My riches too reveal no end;

For I am Plutus’ fairest friend.

I liven and cheer his feast and dance;

Whate’er he lacks—that I dispense.

Turning to the god of the underworld, the youthful driver demands:

Don’t I steer nicely wherever you say?

Am I not there when you point the way?

Plutus freely concedes that Poesy is to him a kindred spirit:

You are spirit of my spirit.

You act upon my every whim,

Are richer than I myself have been.

I am grateful that your service I command,

Greenest of branches in my garland.

To all a true word I commend:

My beloved Son, in you am I well content!

Here Plutus is designated only as dispenser of wealth. Yet for the ancients, as Goethe knew well, the earth yields her fruits to mortals from underground, in proximity to the kingdom of death. Death rules the domain of images into which the heraldic poet is thrown. The original herald, the original bearer of the magic wand or rhabdos, is Hermes, conductor of souls to the underworld and namesake of the descensional reflection of hermeneutics. Like Poesy, Hermes is wily and seductive; he signifies and leads; he devotes himself to wealth-and-death. Such is “the gift of the poetical life.”

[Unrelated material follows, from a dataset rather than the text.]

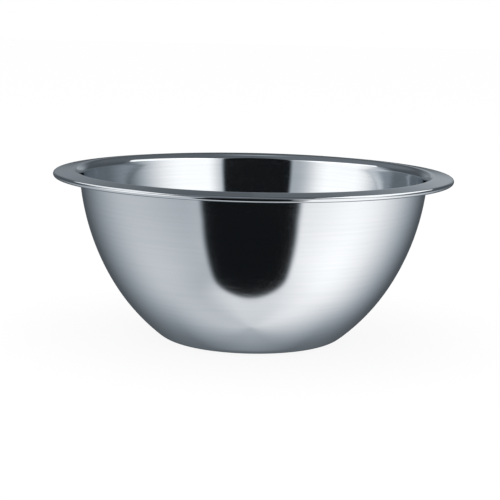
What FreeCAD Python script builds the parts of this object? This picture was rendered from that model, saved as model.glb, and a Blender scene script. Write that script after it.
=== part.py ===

Poetizing-thinking speaks more softly but ultimately more powerfully than the assertory, calculative lingo of science and technology—if not as silently as poetry itself. Thinking must make assertions: Heidegger makes what he himself calls “the naked assertion” that the poem offers access to what is originally achieved in language (US, 16). Heidegger’s thinking within anxiety makes a strenuous call for the gentle cultivation of the poetic word. Not only does mortality speak in a language that thinks within anxiety, but speech also mortalizes in that same language: language is not thought’s vehicle of escape from anxiety but its anxious opening onto mortality. Heidegger’s “naked assertion” is itself a mortal gesture. Inasmuch as interpretation has shattered against “that thing,” all assertion becomes gesture. Mortality itself is that horizon always present but ungraspable—the interminably open yet finite horizon of mere intimation—and interpretation can only devote itself to the Sisyphan task of letting it be.